SAN FRANCISCO (Reuters) - Global central bankers should take this moment of “relative economic calm” to rethink their approach to monetary policy, San Francisco Fed President John Williams said Thursday, warning that to fight the next recession, as with the last, they would need to do more than just cut interest rates.
Other Fed officials, including Chicago Fed Bank President Charles Evans, have in recent days urged a strategy review at the Fed, but Williams’ call for a worldwide review is considerably more ambitious.
With many major economies facing slower growth and thus lower interest rates even when unemployment is low, central banks will need to find ways to stimulate their economies that work even when many other countries are also trying to boost their growth.
“We will all be better able to contain the next economic recession if we develop approaches that succeed even when many countries are simultaneously constrained by the lower bound,” Williams said at the opening of a two-day conference on Asian economic policies at the San Francisco Fed. “And that means taking into account the nature of monetary policy spillovers.”
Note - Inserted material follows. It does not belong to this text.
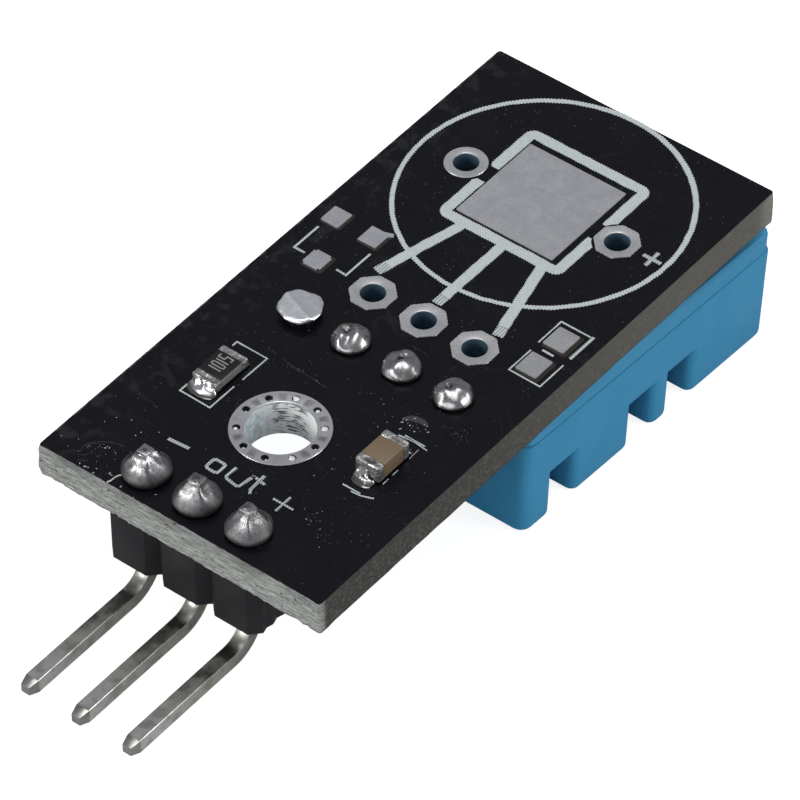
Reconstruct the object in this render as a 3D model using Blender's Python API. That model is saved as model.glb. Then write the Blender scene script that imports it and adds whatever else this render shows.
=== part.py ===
"""Temperature and humidity sensor module on a small black circuit board.

The board is drawn flat first: X runs across it, Y along it from the header end, Z up out of the
soldered face. The sensor hangs under the board on its bent pins and points slightly away from it,
so the whole board is then tipped by SENSOR_TILT until the sensor's front face is level, because
the module rests on that face. All sizes are real sizes in metres.
"""

from math import cos, floor, pi, radians, sin, sqrt, tan

import bmesh
import bpy
from mathutils import Vector
from mathutils.geometry import tessellate_polygon

MM = 0.001

# Circuit board
BOARD_WIDTH = 13.9 * MM
BOARD_LENGTH = 28.9 * MM
BOARD_THICKNESS = 1.6 * MM
BOARD_CORNER = 0.3 * MM

# Metal and ink on the board, and the air left between pieces that touch
METAL_THICKNESS = 0.05 * MM
INK_THICKNESS = 0.03 * MM
SEAT_GAP = 0.02 * MM

# How far a cutter reaches past the surfaces it cuts
CUT_OVERSHOOT = 0.2 * MM

# Mounting hole with its ring of small through holes
MOUNT_X = -0.12 * MM
MOUNT_Y = 6.35 * MM
MOUNT_BORE_RADIUS = 1.42 * MM
MOUNT_RING_RADIUS = 2.03 * MM
VIA_COUNT = 10
VIA_CIRCLE_RADIUS = 1.71 * MM
VIA_RADIUS = 0.165 * MM

# Pin header: three pins bent towards the near end
PIN_PITCH = 2.54 * MM
HEADER_X = -0.12 * MM
HEADER_Y = 1.35 * MM
HEADER_PIN_SIZE = 0.64 * MM
HEADER_PIN_TOP = 1.3 * MM
HEADER_PIN_LEVEL = 5.76 * MM
HEADER_PIN_REACH = 7.57 * MM
HEADER_BEND_RADIUS = 1.42 * MM
HEADER_TAPER_LENGTH = 0.6 * MM
HEADER_TIP_SHARE = 0.55
HEADER_TOP_CHAMFER = 0.08 * MM
HOUSING_HEIGHT = 2.52 * MM
HOUSING_DEPTH = 2.54 * MM
HOUSING_CORNER = 0.45 * MM
HOUSING_PIN_CLEARANCE = 0.03 * MM
HEADER_HOLE_RADIUS = 0.52 * MM
HEADER_SOLDER_RADIUS = 1.05 * MM
HEADER_SOLDER_HEIGHT = 1.0 * MM
HEADER_SOLDER_TOP_RADIUS = 0.5 * MM

# Sensor case, measured from its back face, which is the one under the board
SENSOR_TILT = radians(3.7)
SENSOR_X = 0.32 * MM
SENSOR_NEAR_Y = 13.66 * MM
SENSOR_BACK_DROP = 0.54 * MM
SENSOR_WIDTH = 12.1 * MM
SENSOR_LENGTH = 16.4 * MM
SENSOR_THICKNESS = 5.53 * MM
SENSOR_DRAFT = radians(1.0)
SENSOR_CORNER = 0.55 * MM
SENSOR_EDGE = 0.3 * MM
SENSOR_WALL = 1.2 * MM
SENSOR_FRONT = 1.2 * MM
BACK_COVER_THICKNESS = 0.95 * MM
BACK_COVER_INSET = 0.07 * MM
BACK_COVER_CHAMFER = 0.1 * MM
SPIGOT_DEPTH = 0.45 * MM
SPIGOT_CLEARANCE = 0.05 * MM
SPIGOT_NEAR = 2.3 * MM

# Grille: rows of slots across the front face, as many as the case has room for
SLOT_FIRST = 2.57 * MM
SLOT_PITCH = 2.62 * MM
SLOT_LAST_MARGIN = 3.0 * MM
SLOT_WIDTH = 1.42 * MM
SLOT_CORNER = 0.35 * MM
SLOT_CHAMFER = 0.18 * MM
OPEN_ROWS = (0, 2, 3)
OPEN_SLOT_CEILING = 3.15 * MM
OPEN_SLOT_LENGTH = 2.95 * MM
OPEN_SLOT_FLARE = 0.45 * MM
OPEN_SLOT_LEAN = radians(70)
OPEN_ROW_BAR = 0.9 * MM
CLOSED_ROW_BAR = 1.1 * MM
CLOSED_ROW_MARGIN = 1.45 * MM

# Inside the sensor
INNER_BOARD_DEPTH = 2.1 * MM
INNER_BOARD_THICKNESS = 0.8 * MM
INNER_BOARD_CLEARANCE = 0.1 * MM
INNER_LEDGE = 0.5 * MM
HUMIDITY_WIDTH = 5.0 * MM
HUMIDITY_LENGTH = 6.6 * MM
HUMIDITY_THICKNESS = 0.6 * MM
HUMIDITY_GAP = 0.9 * MM
THERMISTOR_RADIUS = 0.5 * MM
THERMISTOR_HEIGHT = 0.85 * MM
THERMISTOR_GAP = 0.8 * MM
CHIP_WIDTH = 3.9 * MM
CHIP_LENGTH = 5.0 * MM
CHIP_THICKNESS = 0.5 * MM
CHIP_GAP = 1.2 * MM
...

Strategies that central banks should consider including not only the bond-buying and forward guidance used widely in the last recession, but also negative interest rates that was used in some non-U.S. countries, as well as untried tools including so-called price-level targeting or nominal-income targeting. Central banks may also want to consider setting a higher inflation target, he said.
“Each of these alternatives has significant advantages and disadvantages, which need further careful study and discussion,” Williams said.